Large Transparent Checkpointing Process Completed
John Simpson | December 14, 2016A team of researchers at Northeastern University (NU) led by Jiajun Cao, PhD candidate in the College of Computer and Information Science (CCIS), has completed what they believe to be the largest known instance of transparent checkpointing.
Transparent checkpointing allows computer scientists and engineers working on large projects to save and reopen programs without modifying any code. This assures researchers operating across hundreds or thousands of computers that their work will be safe in case of a computer failure. For example, with transparent checkpointing software, meteorologists can process and analyze billions of pieces of weather data without the fear that a computer crash could erase that work.
Transparent checkpointing assures researchers operating across potentially thousands of computers that their work will be safe in the event of a crash. Image credit: Pixabay.“The idea of checkpointing is that one can take a running computation, automatically stop it in the middle and save the state of everything to a file on disk,” says Gene Cooperman, professor at CCIS and Cao’s advisor. “Then you can copy that file to another computer or keep it on the same one. When you restart, the program continues running from where it left off.”
The significance of the NU researchers' example of transparent checkpointing is the massive amount of data that was run and saved in a short period of time. MVAPICH software developed by the Ohio State University, which supported the Message Passing Interface, was used to run the High Performance Conjugate Gradients program for linear algebra in parallel over 32,768 central processing unit (CPU) cores on 2,048 computers.
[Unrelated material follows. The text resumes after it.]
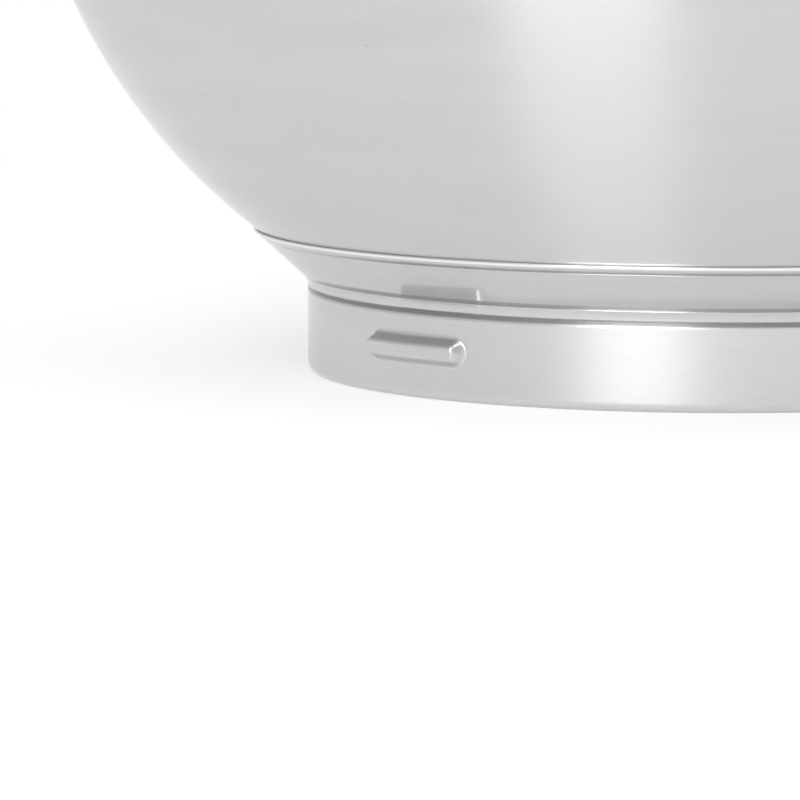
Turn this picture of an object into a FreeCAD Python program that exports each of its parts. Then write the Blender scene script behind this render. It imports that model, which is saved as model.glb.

It used a total memory of 38 terabytes and was checkpointed in 10 minutes and 53 seconds.
A second program, Nanoscale Molecular Dynamics, was run in parallel over 16,368 CPU cores on 1,024 computers, using a total memory of 10 terabytes. It was checkpointed in 2 minutes and 38 seconds. According to the researchers, checkpointing these amounts of data in under 11 minutes is a breakthrough for scientists usually restricted by having to run their programs before modifying and saving them within a 24-hour timeframe.
“These results show how the Extended Collaborative Support Services from the National Science Foundation-supported Extreme Science and Engineering Discovery Environment can help scientists and developers improve the scalability and efficiency of their code on high-performance computing clusters,” says Jérôme Vienne, research associate at the Texas Advanced Computer Center, where the processes were carried out on the Stampede supercomputer.